What to do:
Print exactly the part opening with the line containing "of the rest." and closing with the line containing "bpy.context.scene.collection.objects.link(empty)", with both of those lines included.

Collected data:
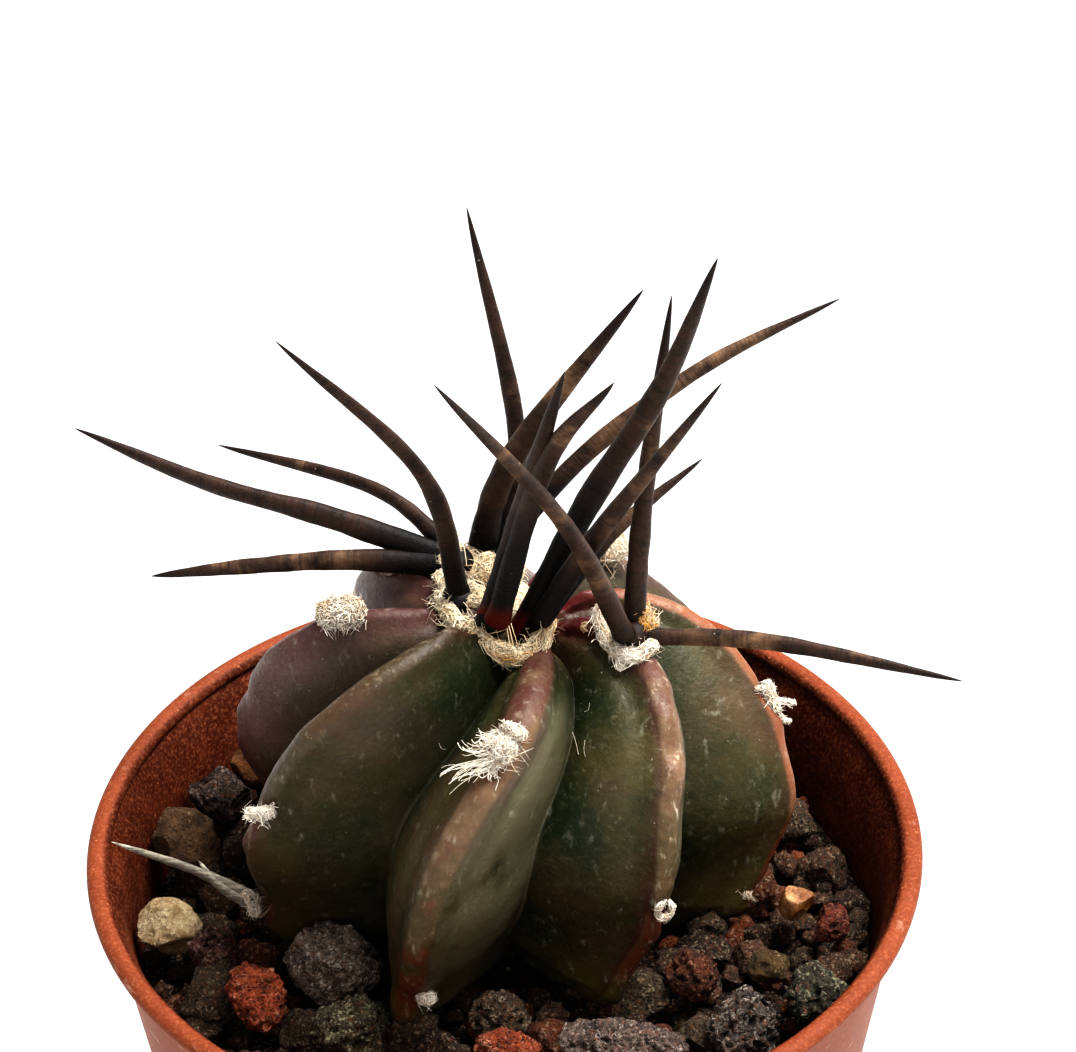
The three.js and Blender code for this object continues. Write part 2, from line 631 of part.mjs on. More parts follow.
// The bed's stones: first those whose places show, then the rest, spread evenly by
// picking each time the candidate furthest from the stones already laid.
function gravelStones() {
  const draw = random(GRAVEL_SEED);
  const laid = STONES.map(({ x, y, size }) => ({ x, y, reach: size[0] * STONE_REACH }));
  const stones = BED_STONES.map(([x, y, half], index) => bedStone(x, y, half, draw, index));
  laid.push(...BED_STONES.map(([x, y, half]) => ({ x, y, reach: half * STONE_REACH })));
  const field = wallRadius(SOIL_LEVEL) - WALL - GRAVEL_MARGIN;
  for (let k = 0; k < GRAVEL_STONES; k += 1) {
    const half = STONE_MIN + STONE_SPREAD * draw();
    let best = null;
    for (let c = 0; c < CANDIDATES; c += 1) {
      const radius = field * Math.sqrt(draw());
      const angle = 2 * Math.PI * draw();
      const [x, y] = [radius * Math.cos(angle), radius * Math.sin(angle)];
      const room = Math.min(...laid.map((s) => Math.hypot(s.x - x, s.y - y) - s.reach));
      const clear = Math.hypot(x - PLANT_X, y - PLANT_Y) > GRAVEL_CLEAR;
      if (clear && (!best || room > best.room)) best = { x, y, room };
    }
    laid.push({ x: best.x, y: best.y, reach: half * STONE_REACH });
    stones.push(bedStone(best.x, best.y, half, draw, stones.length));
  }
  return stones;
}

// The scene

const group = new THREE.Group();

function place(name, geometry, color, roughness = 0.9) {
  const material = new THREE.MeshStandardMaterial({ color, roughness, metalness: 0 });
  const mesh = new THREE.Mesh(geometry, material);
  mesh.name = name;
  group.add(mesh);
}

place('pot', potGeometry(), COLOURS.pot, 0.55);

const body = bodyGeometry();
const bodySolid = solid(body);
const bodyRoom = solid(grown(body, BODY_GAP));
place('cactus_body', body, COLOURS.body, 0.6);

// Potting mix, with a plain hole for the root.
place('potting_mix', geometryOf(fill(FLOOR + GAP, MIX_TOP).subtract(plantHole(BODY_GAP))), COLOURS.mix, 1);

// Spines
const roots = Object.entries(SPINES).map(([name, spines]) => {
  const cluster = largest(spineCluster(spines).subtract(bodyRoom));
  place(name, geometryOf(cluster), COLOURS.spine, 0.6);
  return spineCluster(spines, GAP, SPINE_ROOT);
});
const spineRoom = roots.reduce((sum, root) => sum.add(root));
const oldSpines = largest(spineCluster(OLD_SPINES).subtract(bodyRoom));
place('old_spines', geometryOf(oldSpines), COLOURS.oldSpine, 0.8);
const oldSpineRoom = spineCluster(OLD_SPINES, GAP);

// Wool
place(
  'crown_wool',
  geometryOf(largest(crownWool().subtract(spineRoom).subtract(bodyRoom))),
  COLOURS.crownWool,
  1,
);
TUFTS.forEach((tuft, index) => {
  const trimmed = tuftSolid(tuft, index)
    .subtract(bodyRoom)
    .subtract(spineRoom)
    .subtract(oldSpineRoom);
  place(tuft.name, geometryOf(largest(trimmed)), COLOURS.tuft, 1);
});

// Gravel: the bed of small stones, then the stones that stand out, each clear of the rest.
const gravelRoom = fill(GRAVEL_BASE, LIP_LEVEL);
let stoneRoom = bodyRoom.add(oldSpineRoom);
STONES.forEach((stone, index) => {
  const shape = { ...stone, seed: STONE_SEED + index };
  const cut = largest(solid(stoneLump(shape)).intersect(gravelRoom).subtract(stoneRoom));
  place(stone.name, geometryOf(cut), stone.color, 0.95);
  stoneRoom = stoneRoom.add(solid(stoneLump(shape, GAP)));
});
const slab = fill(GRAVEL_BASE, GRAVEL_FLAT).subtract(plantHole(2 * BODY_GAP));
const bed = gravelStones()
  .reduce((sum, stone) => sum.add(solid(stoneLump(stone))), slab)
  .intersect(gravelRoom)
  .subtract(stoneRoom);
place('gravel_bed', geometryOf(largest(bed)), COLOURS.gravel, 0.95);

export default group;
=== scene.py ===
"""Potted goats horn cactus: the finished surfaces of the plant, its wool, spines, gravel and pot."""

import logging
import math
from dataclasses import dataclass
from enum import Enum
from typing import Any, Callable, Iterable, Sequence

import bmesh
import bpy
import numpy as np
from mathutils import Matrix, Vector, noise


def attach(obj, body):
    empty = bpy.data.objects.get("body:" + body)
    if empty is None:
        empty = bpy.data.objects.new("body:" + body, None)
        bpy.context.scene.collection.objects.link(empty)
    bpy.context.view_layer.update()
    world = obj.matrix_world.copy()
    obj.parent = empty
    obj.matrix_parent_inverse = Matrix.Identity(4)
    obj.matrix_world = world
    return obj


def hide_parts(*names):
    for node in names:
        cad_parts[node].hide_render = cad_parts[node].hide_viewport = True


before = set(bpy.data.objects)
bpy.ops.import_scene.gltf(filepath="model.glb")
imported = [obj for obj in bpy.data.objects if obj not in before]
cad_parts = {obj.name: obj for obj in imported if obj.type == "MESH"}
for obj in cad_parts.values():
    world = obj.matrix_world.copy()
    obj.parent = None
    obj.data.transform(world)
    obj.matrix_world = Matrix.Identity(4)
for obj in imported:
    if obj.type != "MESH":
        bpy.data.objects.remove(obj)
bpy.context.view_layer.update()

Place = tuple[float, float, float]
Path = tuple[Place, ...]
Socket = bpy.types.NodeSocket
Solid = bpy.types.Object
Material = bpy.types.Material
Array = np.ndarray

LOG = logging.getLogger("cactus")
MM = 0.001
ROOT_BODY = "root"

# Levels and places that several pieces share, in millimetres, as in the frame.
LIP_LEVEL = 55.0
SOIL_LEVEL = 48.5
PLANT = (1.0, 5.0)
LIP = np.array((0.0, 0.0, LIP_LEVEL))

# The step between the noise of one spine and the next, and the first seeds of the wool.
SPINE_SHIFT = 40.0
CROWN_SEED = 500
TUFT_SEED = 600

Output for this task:
// Gravel: the bed of small stones, then the stones that stand out, each clear of the rest.
const gravelRoom = fill(GRAVEL_BASE, LIP_LEVEL);
let stoneRoom = bodyRoom.add(oldSpineRoom);
STONES.forEach((stone, index) => {
  const shape = { ...stone, seed: STONE_SEED + index };
  const cut = largest(solid(stoneLump(shape)).intersect(gravelRoom).subtract(stoneRoom));
  place(stone.name, geometryOf(cut), stone.color, 0.95);
  stoneRoom = stoneRoom.add(solid(stoneLump(shape, GAP)));
});
const slab = fill(GRAVEL_BASE, GRAVEL_FLAT).subtract(plantHole(2 * BODY_GAP));
const bed = gravelStones()
  .reduce((sum, stone) => sum.add(solid(stoneLump(stone))), slab)
  .intersect(gravelRoom)
  .subtract(stoneRoom);
place('gravel_bed', geometryOf(largest(bed)), COLOURS.gravel, 0.95);

export default group;
=== scene.py ===
"""Potted goats horn cactus: the finished surfaces of the plant, its wool, spines, gravel and pot."""

import logging
import math
from dataclasses import dataclass
from enum import Enum
from typing import Any, Callable, Iterable, Sequence

import bmesh
import bpy
import numpy as np
from mathutils import Matrix, Vector, noise


def attach(obj, body):
    empty = bpy.data.objects.get("body:" + body)
    if empty is None:
        empty = bpy.data.objects.new("body:" + body, None)
        bpy.context.scene.collection.objects.link(empty)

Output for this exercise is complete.